Blocking specific known providers is a losing game. There are hundreds of disposable email domains, new ones appear constantly, and sophisticated users simply switch to a provider that is not on your blocklist. Manually maintaining a blocklist is not a viable long-term strategy.

Effective detection requires layered signals: a continuously updated domain database, MX record analysis to validate mail infrastructure, domain reputation scoring based on behavioral patterns, and infrastructure fingerprinting to identify new disposable domains that share mail servers with known providers. Together these signals produce a risk score that reflects the actual probability of an address being disposable, rather than a binary check against a static list.

What to Do About It

The most effective intervention is checking email addresses at the point of signup before the account is created. A real-time API call that returns a risk score and disposable verdict adds negligible latency and stops the vast majority of throwaway addresses before they enter your database.

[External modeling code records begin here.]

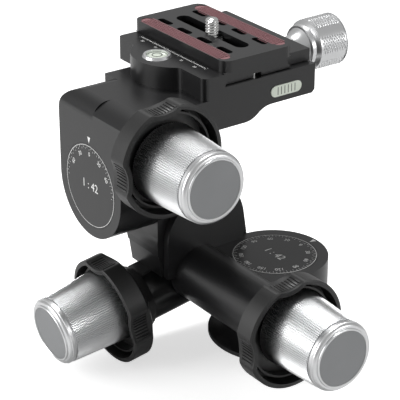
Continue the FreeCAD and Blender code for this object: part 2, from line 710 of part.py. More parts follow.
# Moving jaw with its screw, guide pins and knob
jaw_left_x = plate_middle_x - jaw_length / 2
jaw_right_x = plate_middle_x + jaw_length / 2
right_side = side_wedge(1, 0.0)
jaw_section = [(y, z + seat_play if z == channel_floor_z else z) for y, z in right_side]
jaw_section = jaw_section + [(right_side[-1][0], clamp_top_z), (jaw_back_y, clamp_top_z),
                             (jaw_back_y, channel_floor_z + seat_play)]
jaw = prism(jaw_section, jaw_left_x, jaw_right_x)
screw_z = clamp_knob_z
lug_left_x = clamp_knob_x - jaw_lug_width / 2
lug_right_x = clamp_knob_x + jaw_lug_width / 2
lug_front_y = jaw_back_y - jaw_lug_depth
jaw_lug = box((lug_left_x, lug_front_y, clamp_low_z + jaw_lug_lift), (lug_right_x, jaw_back_y, clamp_top_z - 2))
jaw = jaw.fuse(jaw_lug).removeSplitter()
lug_room = box((lug_left_x - seat_play, lug_front_y - seat_play, clamp_low_z + jaw_lug_lift - seat_play),
               (lug_right_x + seat_play, arm_back_y + 1, clamp_top_z + 1))
clamp = clamp.cut(lug_room)
screw_tip_y = jaw_back_y - clamp_screw_length
clamp = clamp.cut(cylinder(clamp_screw_radius + running_play, screw_tip_y - 1, arm_back_y + 1, "y",
                           (clamp_knob_x, screw_z)))
jaw = jaw.cut(cylinder(clamp_screw_radius + running_play, screw_tip_y - 1, arm_back_y + 9, "y",
                       (clamp_knob_x, screw_z)))
neck_start_y = jaw_back_y + running_play
cone_start_y = neck_start_y + clamp_neck_length
barrel_start_y = cone_start_y + clamp_cone_length
barrel_end_y = barrel_start_y + clamp_barrel_length
clamp_knob = turned([(neck_start_y, 0), (neck_start_y, clamp_neck_radius), (cone_start_y, clamp_neck_radius),
                     (cone_start_y + clamp_cone_length * 0.6, clamp_cone_radius - 1.4),
                     (cone_start_y + clamp_cone_length * 0.6, clamp_cone_radius - 0.5),
                     (barrel_start_y - 2.4, clamp_cone_radius),
                     (barrel_start_y - 1.4, clamp_cone_radius), (barrel_start_y, clamp_barrel_radius),
                     (barrel_end_y - clamp_barrel_edge, clamp_barrel_radius),
                     (barrel_end_y, clamp_barrel_radius - clamp_barrel_edge), (barrel_end_y, 0)],
                    "y", (clamp_knob_x, screw_z))
screw_seat_y = barrel_start_y
clamp_knob = clamp_knob.cut(cylinder(clamp_screw_radius, neck_start_y - 1, screw_seat_y, "y",
                                     (clamp_knob_x, screw_z)))
put("clamp_knob", clamp_knob)
put("clamp_screw", cylinder(clamp_screw_radius, screw_tip_y, screw_seat_y, "y", (clamp_knob_x, screw_z)))

# Stop pin that keeps the plate from sliding out
stop_x = clamp_right_x - stop_pin_inset
stop_low_z = channel_floor_z - 3
clamp = clamp.cut(cylinder(stop_pin_radius, stop_low_z, clamp_top_z, "z", (stop_x, plate_middle_y)))
stop_pin = cylinder(stop_pin_radius, stop_low_z, channel_floor_z + stop_pin_rise, "z", (stop_x, plate_middle_y))
put("stop_pin", stop_pin)

# Round level in the lobe
bubble_y = plate_front_y - bubble_y_inset
bubble_at = (lobe_x, bubble_y)
bubble_low_z = clamp_top_z - bubble_depth
clamp = clamp.cut(cylinder(bubble_ring_radius - 0.6, bubble_low_z, clamp_top_z + 1, "z", bubble_at))
ring = cylinder(bubble_ring_radius - 0.6, bubble_low_z, clamp_top_z, "z", bubble_at)
rise = turned([(clamp_top_z, 0), (clamp_top_z, bubble_ring_radius),
               (clamp_top_z + bubble_ring_rise, bubble_ring_radius - 0.6), (clamp_top_z + bubble_ring_rise, 0)],
              "z", bubble_at)
ring = ring.fuse(rise).cut(cylinder(bubble_lens_radius, bubble_low_z + 1, clamp_top_z + 3, "z", bubble_at))
put("round_level_ring", ring)
put("round_level_glass", cylinder(bubble_lens_radius, bubble_low_z + 1, clamp_top_z + bubble_ring_rise * 0.6,
                                  "z", bubble_at))

# Tube level let into the arm's end face
vial_half = vial_length / 2 - vial_radius
vial_low_x = arm_right_x - vial_reach


def vial_solid(radius, low_x, high_x):
    """Round-ended bar along Y."""
    body = box((low_x, vial_y - vial_half, vial_z - radius), (high_x, vial_y + vial_half, vial_z + radius))
    for end in (-vial_half, vial_half):
        body = body.fuse(cylinder(radius, low_x, high_x, "x", (vial_y + end, vial_z)))
    return body.removeSplitter()


level_body = level_body.cut(vial_solid(vial_radius, vial_low_x, arm_right_x + 1))
put("tube_level", vial_solid(vial_radius, vial_low_x, arm_right_x + vial_proud))
put("level_housing", level_body)

# Guide pins stand in the clamp base and run in the jaw
pins = []
for side in (-1, 1):
    pin_at = (clamp_knob_x + side * jaw_pin_spacing / 2, screw_z)
    pins.append(cylinder(jaw_pin_radius, jaw_back_y - jaw_pin_length, jaw_back_y - 2, "y", pin_at))
    jaw = jaw.cut(cylinder(jaw_pin_radius + running_play, lug_front_y - 1, jaw_back_y - 2 + seat_play, "y", pin_at))
    clamp = clamp.cut(cylinder(jaw_pin_radius, jaw_back_y - jaw_pin_length, lug_front_y, "y", pin_at))
put("moving_jaw", jaw)
put("clamp_base", clamp)

# Quick-release plate with slots, rubber strips and the camera screw
slab = box((plate_left_x, plate_front_y, plate_top_z - plate_slab), (plate_right_x, plate_back_y, plate_top_z))
upright_edges = [edge for edge in slab.Edges if abs(edge.Vertexes[0].Z - edge.Vertexes[1].Z) > 1]
slab = slab.makeFillet(plate_corner, upright_edges)
section = []
for sign in (-1, 1):
    section.append([(plate_middle_y + sign * half_foot, plate_bottom_z), (plate_middle_y + sign * half_foot, lip_low),
                    (plate_middle_y + sign * half_neck, lip_high), (plate_middle_y + sign * half_neck, neck_high),
                    (plate_middle_y + sign * (half_neck + dovetail_lip), neck_high + dovetail_lip)])
rail_points = section[0] + section[1][::-1]
rail = prism(rail_points, plate_left_x + 1.5, plate_right_x - 1.5)
plate = slab.fuse(rail)
plate_at = (plate_middle_x, plate_middle_y)
screw_floor_z = plate_top_z - 2.6
plate = plate.cut(slot(screw_slot_length, screw_slot_width, plate_bottom_z - 1, plate_top_z + 1, plate_at))
plate = plate.cut(slot(screw_slot_length + 6, camera_screw_head_radius * 2 + 1.2, plate_bottom_z - 1,
                       screw_floor_z, plate_at))
for row in (-1, 1):
    for place in (-1.5, -0.5, 0.5, 1.5):
        at = (plate_middle_x + place * small_slot_spacing, plate_middle_y + row * small_slot_row)
        plate = plate.cut(slot(small_slot_length, small_slot_width, plate_bottom_z - 1, plate_top_z + 1, at))
strips = []
for row in (-1, 1):
    strip = slot(plate_length - 2 * rubber_margin, rubber_width, plate_top_z - rubber_depth, plate_top_z + 1,
                 (plate_middle_x, plate_middle_y + row * rubber_row))
    plate = plate.cut(strip)
    strips.append(slot(plate_length - 2 * rubber_margin, rubber_width, plate_top_z - rubber_depth, plate_top_z,
                       (plate_middle_x, plate_middle_y + row * rubber_row)))
stop_slot = slot(stop_slot_length, 2 * stop_pin_radius + 0.8, plate_bottom_z - 1,
                 channel_floor_z + stop_pin_rise + 0.3, (stop_x, plate_middle_y))
plate = plate.cut(stop_slot)
put("plate", plate.removeSplitter())
put("plate_rubber_strips", Part.makeCompound(strips))
camera_at = (plate_middle_x + camera_screw_x, plate_middle_y)
head_top_z = screw_floor_z - running_play
neck_top_z = plate_top_z + camera_neck_rise
camera_screw = cylinder(camera_screw_radius, neck_top_z, plate_top_z + camera_screw_rise, "z", camera_at)
camera_screw = camera_screw.fuse(cylinder(camera_neck_radius, head_top_z - 1, neck_top_z, "z", camera_at))
head = cylinder(camera_screw_head_radius, head_top_z - camera_screw_head, head_top_z, "z", camera_at)
camera_screw = camera_screw.fuse(head).removeSplitter()
put("camera_screw", camera_screw)
put("jaw_guide_pins", Part.makeCompound(pins))

for name in sorted(parts):
    shape = parts[name]
    solids = shape.Solids
    good = shape.isValid() and all(solid.Volume > 0 for solid in solids)
    print(f"{name:24s} solids {len(solids)} volume {shape.Volume:9.1f} valid {good}")
    result = solids[0] if len(solids) == 1 else Part.makeCompound(solids)
    result.exportStep("parts/" + name + ".step")
print(len(parts), "nodes")
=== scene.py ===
import bpy
import bmesh
import json
import math
from mathutils import Matrix, Vector

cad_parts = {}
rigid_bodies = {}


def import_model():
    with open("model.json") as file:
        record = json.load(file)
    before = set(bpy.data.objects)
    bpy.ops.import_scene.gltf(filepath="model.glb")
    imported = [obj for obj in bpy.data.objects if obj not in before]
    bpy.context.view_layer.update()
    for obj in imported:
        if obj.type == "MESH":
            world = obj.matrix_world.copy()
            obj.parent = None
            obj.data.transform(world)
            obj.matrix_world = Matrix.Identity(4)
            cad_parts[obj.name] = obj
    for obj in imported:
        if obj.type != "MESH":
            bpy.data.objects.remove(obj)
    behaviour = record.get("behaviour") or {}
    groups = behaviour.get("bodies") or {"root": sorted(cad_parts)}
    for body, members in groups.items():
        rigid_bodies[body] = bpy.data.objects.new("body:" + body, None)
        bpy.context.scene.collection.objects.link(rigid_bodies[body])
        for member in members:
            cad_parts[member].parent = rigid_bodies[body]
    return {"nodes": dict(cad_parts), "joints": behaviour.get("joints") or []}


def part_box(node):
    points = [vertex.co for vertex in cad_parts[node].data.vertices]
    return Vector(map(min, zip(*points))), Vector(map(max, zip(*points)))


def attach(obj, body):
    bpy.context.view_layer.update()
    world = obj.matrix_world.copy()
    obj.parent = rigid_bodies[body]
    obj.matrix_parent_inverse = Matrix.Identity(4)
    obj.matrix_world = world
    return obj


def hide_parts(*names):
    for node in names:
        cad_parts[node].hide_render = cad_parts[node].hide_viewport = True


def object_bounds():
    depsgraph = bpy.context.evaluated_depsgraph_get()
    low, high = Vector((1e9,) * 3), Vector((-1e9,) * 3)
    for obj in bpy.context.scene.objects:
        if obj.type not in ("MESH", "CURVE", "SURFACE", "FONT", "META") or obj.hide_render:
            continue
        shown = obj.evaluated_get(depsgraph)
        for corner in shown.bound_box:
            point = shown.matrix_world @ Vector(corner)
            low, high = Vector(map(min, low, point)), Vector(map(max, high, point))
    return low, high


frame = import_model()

for spare in [o for o in bpy.data.objects if o.type in ("LIGHT", "CAMERA") or o.name == "Cube"]:
    bpy.data.objects.remove(spare)
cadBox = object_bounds()
joints = {joint["name"]: joint for joint in frame["joints"]}
mm = 0.001


# Finishes

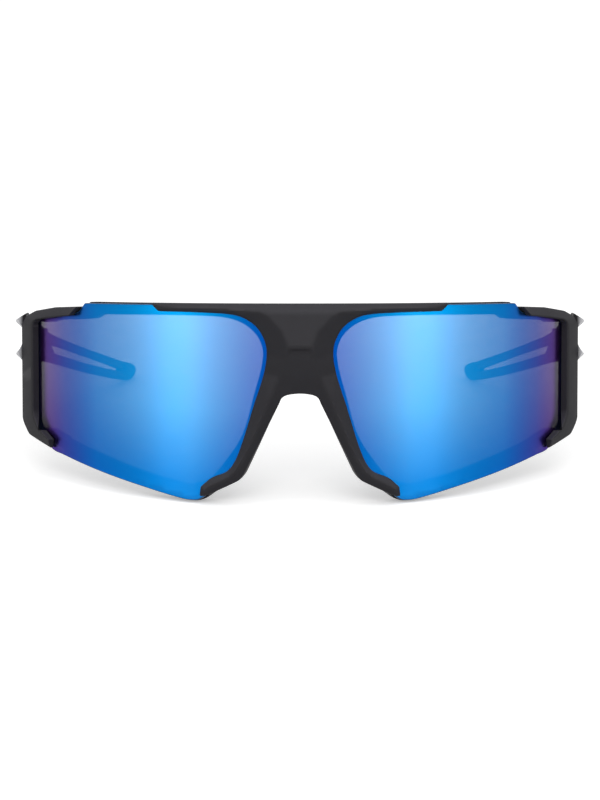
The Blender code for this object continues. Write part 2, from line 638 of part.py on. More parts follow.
def arm_ring(row):
    share, top, ridge_up, recess_up, recess_low, ridge_low, bottom, inner_up, inner_low, ridge, thick = row
    x, y = arm_inner(share)
    middle = arm_middle(share)
    width = thick * ARM_THICKNESS
    peak = width + ridge * RIDGE_HEIGHT
    shoulder = width * ARM_SHOULDER_SHARE
    across = [0, 0, shoulder, peak, width, width, peak, shoulder]
    heights = [inner_low, inner_up, top, ridge_up, recess_up, recess_low, ridge_low, bottom]
    return [Vector((x + step, y, middle + height * ARM_HALF_HEIGHT)) for step, height in zip(across, heights)]


def end_plane_y(x):
    """Where the plane just behind the bracket's end face lies at x."""
    return LENS_RADIUS - x / math.tan(END_ANGLE) + ARM_FRONT_GAP / math.sin(END_ANGLE)


def arm_rings():
    rings = [arm_ring(row) for row in ARM_SECTION_SHARES]
    for point in rings[0]:
        point.y = end_plane_y(point.x)
    return rings


def tongue_ring(along, margin):
    """A section of the arm's tongue, which the rubber tip slides over."""
    x, y = arm_inner(1)
    x += (ARM_SECTION_SHARES[-1][-1] * ARM_THICKNESS - TONGUE_THICKNESS) / 2 - along * math.tan(ARM_TOE_IN)
    middle = arm_middle(1 + along / ARM_LENGTH)
    thick = TONGUE_THICKNESS + margin
    tall = TONGUE_HALF_HEIGHT + margin
    corners = ((-margin, -tall), (-margin, tall), (thick, tall), (thick, -tall))
    return [Vector((x + step, y + along, middle + height)) for step, height in corners]


def arm_slot():
    """The long slot through the arm, between its two rails."""
    points = SLOT_TOP_SHARES + SLOT_BOTTOM_SHARES
    rings = []
    for offset in (-ARM_THICKNESS, ARM_THICKNESS + RIDGE_HEIGHT + OVERRUN):
        ring = []
        for share, height in points:
            x, y = arm_inner(share)
            ring.append(Vector((x + offset, y, arm_middle(share) + height * ARM_HALF_HEIGHT)))
        rings.append(ring)
    return sweep(rings)


def build_arm(label, side, hinge, floor, plastic, rubber):
    arm = add_object(f"temple_arm_{label}", sweep(arm_rings()), side, hinge, plastic)
    outside = HINGE.x + KNUCKLE_RADIUS + SEAT_GAP
    behind = HINGE.y + KNUCKLE_RADIUS + 2 * SEAT_GAP
    low = (HINGE.x - ARM_THICKNESS, HINGE.y - 2 * LUG_REACH, HINGE_MIDDLE - 3 * ARM_HALF_HEIGHT)
    high = (outside, behind, HINGE_MIDDLE + 3 * ARM_HALF_HEIGHT)
    cut(arm, add_object(f"hinge_pocket_{label}", box_form(low, high), side, hinge))
    knuckle = upright_prism(circle_points(HINGE, KNUCKLE_RADIUS), KNUCKLE_BOTTOM, KNUCKLE_TOP)
    join(arm, add_object(f"knuckle_{label}", knuckle, side, hinge))
    neck = box_form(
        (HINGE.x - KNUCKLE_RADIUS / 2, HINGE.y + KNUCKLE_RADIUS / 2, KNUCKLE_BOTTOM + RUNNING_GAP),
        (HINGE.x + KNUCKLE_RADIUS + OVERRUN, behind + OVERRUN, KNUCKLE_TOP - RUNNING_GAP))
    join(arm, add_object(f"knuckle_neck_{label}", neck, side, hinge))
    bush_hole = HINGE_SCREW_RADIUS + BUSH_WALL + 2 * RUNNING_GAP
    bore = upright_prism(circle_points(HINGE, bush_hole), KNUCKLE_BOTTOM - OVERRUN, KNUCKLE_TOP + OVERRUN)
    cut(arm, add_object(f"bush_bore_{label}", bore, side, hinge))
    cut(arm, add_object(f"arm_slot_{label}", arm_slot(), side, hinge))
    tongue = sweep([tongue_ring(place, 0) for place in (-OVERRUN, TONGUE_LENGTH)])
    join(arm, add_object(f"tongue_{label}", tongue, side, hinge))

    tip = add_object(f"temple_tip_{label}", sweep(tip_rings()), side, hinge, rubber)
    pocket = sweep([tongue_ring(place, SEAT_GAP) for place in (-OVERRUN, TONGUE_LENGTH + SEAT_GAP)])
    cut(tip, add_object(f"tip_pocket_{label}", pocket, side, hinge))
    cut(tip, floor)


def tip_ring(share, tall_share, thick_share):
    """A rounded section of the rubber tip."""
    along = SEAT_GAP + share * TIP_LENGTH
    x, y = arm_inner(1)
    x += ARM_SECTION_SHARES[-1][-1] * ARM_THICKNESS / 2 - along * math.tan(ARM_TOE_IN)
    middle = arm_middle(1 + along / ARM_LENGTH)
    tall = tall_share * TIP_HALF_HEIGHT
    thick = thick_share * TIP_THICKNESS / 2
    return [Vector((x + across * thick, y + along, middle + height * tall))
            for across, height in TIP_OUTLINE_SHARES]


def tip_rings():
    return [tip_ring(*row) for row in TIP_SECTION_SHARES]


def build_hinge_parts(label, side, root, hinge, steel, brass):
    lower, upper = LUG_SPANS
    top = upper[1] - RUNNING_GAP
    length = top - lower[0] - RUNNING_GAP
    form = slotted_screw(HINGE_SCREW_RADIUS, HINGE_SCREW_HEAD_RADIUS, HINGE_SCREW_HEAD_HEIGHT, length)
    bmesh.ops.translate(form, vec=(HINGE.x, HINGE.y, top), verts=form.verts)
    screw = add_object(f"hinge_screw_{label}", form, side, root, steel)
    reach = HINGE_SCREW_HEAD_RADIUS + OVERRUN
    slot = box_form((HINGE.x - reach, HINGE.y - SCREW_SLOT_WIDTH / 2, top - SCREW_SLOT_DEPTH),
                    (HINGE.x + reach, HINGE.y + SCREW_SLOT_WIDTH / 2, top + OVERRUN))
    cut(screw, add_object(f"hinge_slot_{label}", slot, side, root))

    bore = HINGE_SCREW_RADIUS + RUNNING_GAP
    under_head = top - HINGE_SCREW_HEAD_HEIGHT - RUNNING_GAP / 2
    rings = {
        "hinge_washer": (
            HINGE_SCREW_HEAD_RADIUS, under_head - HINGE_WASHER_THICKNESS, under_head, steel, root),
        "hinge_nut": (HINGE_NUT_RADIUS, lower[0] + RUNNING_GAP / 2, lower[0] + HINGE_NUT_HEIGHT, brass, root),
        "hinge_bush": (bore + BUSH_WALL, KNUCKLE_BOTTOM, KNUCKLE_TOP, brass, hinge),
    }
    for name, (radius, low, high, metal, parent) in rings.items():
        form = turned([(bore, low), (radius, low), (radius, high), (bore, high)])
        bmesh.ops.translate(form, vec=(HINGE.x, HINGE.y, 0), verts=form.verts)
        add_object(f"{name}_{label}", form, side, parent, metal)


def foot_points():
    """Where the frame's corner and the arm's tip meet the table, as (y, z) in the lens frame."""
    lowest = min(height for _, height in flowing(rim_outline()))
    corner = on_lens(FOOT_WIDTH_SHARE * LENS_HALF_WIDTH, lowest, RIM_BACK)
    front = Vector((corner.y, corner.z))
    tip = [Vector((point.y, point.z)) for ring in tip_rings() for point in ring]
    rear = min(tip, key=lambda point: (point.y - front.y) / (point.x - front.x))
    return front, rear


def centre_depth(root):
    """Moves the glasses along y, until the origin lies under the middle of their depth."""
    bpy.context.view_layer.update()
    places = [item.matrix_world @ point.co for item in bpy.data.objects
              if item.type == "MESH" and not item.hide_render for point in item.data.vertices]
    root.location.y -= (min(place.y for place in places) + max(place.y for place in places)) / 2


def main():
    clear_scene()
    plastic = finish_material("matt_black_plastic", (0.035, 0.034, 0.038), 0.55)
    mirror = finish_material("blue_mirror_lens", (0.05, 0.25, 0.75), 0.05, 0.6, 0.8)
    rubber = finish_material("soft_black_rubber", (0.02, 0.02, 0.022), 0.8)
    steel = finish_material("stainless_steel", (0.6, 0.6, 0.62), 0.3, 1.0)
    brass = finish_material("brass", (0.75, 0.58, 0.28), 0.35, 1.0)

    front_foot, rear_foot = foot_points()
    tilt = math.atan2(rear_foot.y - front_foot.y, rear_foot.x - front_foot.x)
    root = carrier("rest_pose", (0, 0, 0))
    root.rotation_euler.x = -tilt
    upward = Vector((-math.sin(tilt), math.cos(tilt)))
    floor_height = front_foot.dot(upward) + FOOT_FLAT
    root.location.z = -floor_height

    depth = LENS_RADIUS * 2
    floor_box = box_form((-depth, -depth, floor_height - depth), (depth, depth, floor_height))
    bmesh.ops.rotate(floor_box, matrix=Matrix.Rotation(tilt, 3, "X"), verts=floor_box.verts)
    floor = add_object("floor_cutter", floor_box, 1, root)

    build_frame(root, floor, plastic)
    build_lens(root, floor, mirror)
    build_cover(root, plastic)
    build_bridge_screws(root, steel)
    for side, label in ((1, "left"), (-1, "right")):
        place = Vector((side * HINGE.x, HINGE.y, HINGE_MIDDLE))
        hinge = carrier(f"hinge_axis_{label}", place, root)
        build_nose_pad(label, side, root, rubber, steel)
        build_arm(label, side, hinge, floor, plastic, rubber)
        build_hinge_parts(label, side, root, hinge, steel, brass)
    centre_depth(root)


main()
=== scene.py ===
"""Looks of the sports sunglasses: fine surfaces, finishes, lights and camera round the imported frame.

The pieces are made in the lens frame: its origin is the middle of the lens's front face, +X is the
wearer's left, +Y runs back towards the face and +Z is up. The rest pose then tilts them as they stand.
"""

import json
import math

import bmesh
import bpy
import numpy as np
from mathutils import Matrix, Vector
from mathutils.bvhtree import BVHTree
from mathutils.geometry import delaunay_2d_cdt


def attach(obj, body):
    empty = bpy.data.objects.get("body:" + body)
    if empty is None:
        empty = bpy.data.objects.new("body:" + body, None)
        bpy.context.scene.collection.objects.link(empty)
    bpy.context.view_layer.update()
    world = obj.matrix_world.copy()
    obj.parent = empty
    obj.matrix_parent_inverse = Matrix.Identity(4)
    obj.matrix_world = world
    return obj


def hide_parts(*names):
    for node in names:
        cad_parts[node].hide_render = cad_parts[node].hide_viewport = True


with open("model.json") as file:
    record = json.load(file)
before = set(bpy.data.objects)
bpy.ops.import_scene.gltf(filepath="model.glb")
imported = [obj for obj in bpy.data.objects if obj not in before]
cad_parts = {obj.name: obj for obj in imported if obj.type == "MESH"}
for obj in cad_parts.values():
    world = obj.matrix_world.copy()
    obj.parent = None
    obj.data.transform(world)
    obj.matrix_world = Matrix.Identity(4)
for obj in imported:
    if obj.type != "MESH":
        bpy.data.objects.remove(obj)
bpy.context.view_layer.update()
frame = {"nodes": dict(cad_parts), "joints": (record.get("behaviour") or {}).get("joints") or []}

MM = 0.001

# Clearances
SEAT_GAP = 0.3 * MM
RUNNING_GAP = 0.1 * MM
OVERRUN = 1.0 * MM

# Fineness of the surfaces
LENS_GRID = 1.5 * MM
RIM_GRID = 1.2 * MM
COVER_GRID = 0.6 * MM
SWEEP_STEP = 1.2 * MM
BORDER_SHARE = 0.7  # spacing along a plate's border, as a share of its grid
MARGIN_SHARE = 0.45  # strip without grid points inside the border, as a share of the grid
LEAST_PIECE_SHARE = 0.05  # shorter pieces of a line are dropped, as a share of its spacing
MERGE_REACH = 1e-8  # points of a plate closer than this, in metres, become one
WELD_REACH = 0.001 * MM
CORNER_TURN = math.radians(42)  # sharper turns of an outline stay corners
SOFT_TURN = 0.8 * CORNER_TURN  # sharper turns of the finished line are rounded
CORNER_REACH = 0.45 * MM
MITRE_LIMIT = 0.5  # least cosine, so that a sharp corner doesn't run far out
FLOW_STEP = 0.8 * MM
CURVE_STEPS = 4
ROUND_STEPS = 4
SMOOTH_ANGLE = math.radians(32)
STEP_WIDTH = 0.03 * MM  # of an upright step in a surface
FACING_LIMIT = 0.9  # least cosine of the lens's two faces: what turns away further is its edge
SPOT_RINGS = ((0.55, 6), (1.0, 10))  # rings looked at round a place: share of the softness, spots
PAD_SEGMENTS = (48, 32)
TIP_RINGS = 36
METAL_EDGE = 0.06 * MM
METAL_EDGE_TURN = math.radians(40)
METAL_EDGE_STEPS = 2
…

The threshold you set depends on your product. A high-value B2B tool with a long sales cycle can afford to be aggressive and block anything above a moderate risk score. A consumer product with high signup volume may want to allow more ambiguity and only block the clearest cases. A risk score gives you the flexibility to tune this without writing custom logic for every edge case.

Once the check is in place, run your existing user database through the same detection to understand the historical scope of the problem. Segment out high-risk accounts from your cohort analysis to get a cleaner read on your actual user behavior. The before and after comparison is usually illuminating.

A Practical Reality Check

Disposable email detection does not need to be perfect to be valuable. Even catching 80 percent of disposable signups meaningfully improves your data quality, reduces infrastructure waste, and brings your metrics closer to representing the behavior of users who actually matter to your business.

The cost of detection is low. The cost of not detecting is a slow, compounding distortion of every number you use to understand whether your product is working.